No coin nor oath required. For personal study only.

✦ Synopsis


The most overwhelming challenge faced by practitioners of competitive intelligence has little to do with the development of their professional skills. Although improving one's competence in the "tools and techniques" of intelligence collection and analysis (honing one's craft, so-to-speak) is, of course, essential, it is by no means sufficient for success. If CI professionals are to add value to organizational imperatives, if they and their "product" are to have measurable impact on executive decision-making, intelligence must become a central component of the users' decision-making processes. Competitive intelligence must, in short, make a material difference to the agendas of policy-makers. Without "buy in" on their part, CI is doomed to failure. Often, the very managers whose job it is to lead the intelligence initiative are not perceived as credible by the decision-makers they are tasked to serve. Intelligence that executives disagree with is ignored.

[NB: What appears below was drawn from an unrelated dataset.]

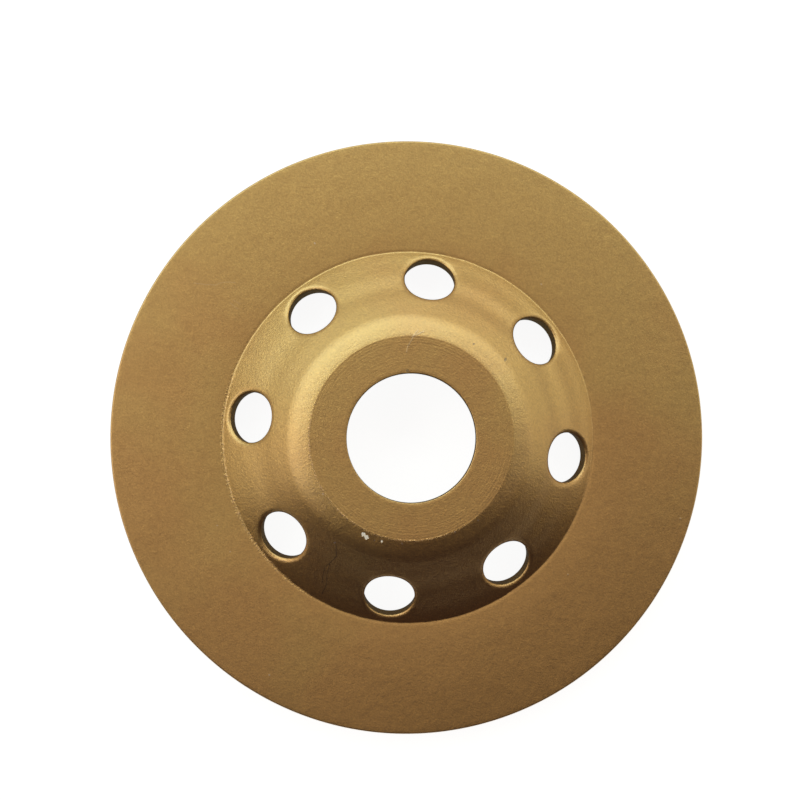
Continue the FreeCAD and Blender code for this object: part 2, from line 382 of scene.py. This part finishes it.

In many instances, the CI team will concentrate on delivering what it assumes to be important, rather than focus on topics that are of real concern to their "customers." The outcome, or more accurately lack of outcome, is generally regarded as a "failure of intelligence." This article addresses some of the cultural and "political" hurdles that must be overcome, and the steps CI practitioners can take to ensure that intelligence becomes an indispensable management resource, fully integrated into the processes of strategic and operational decision-making.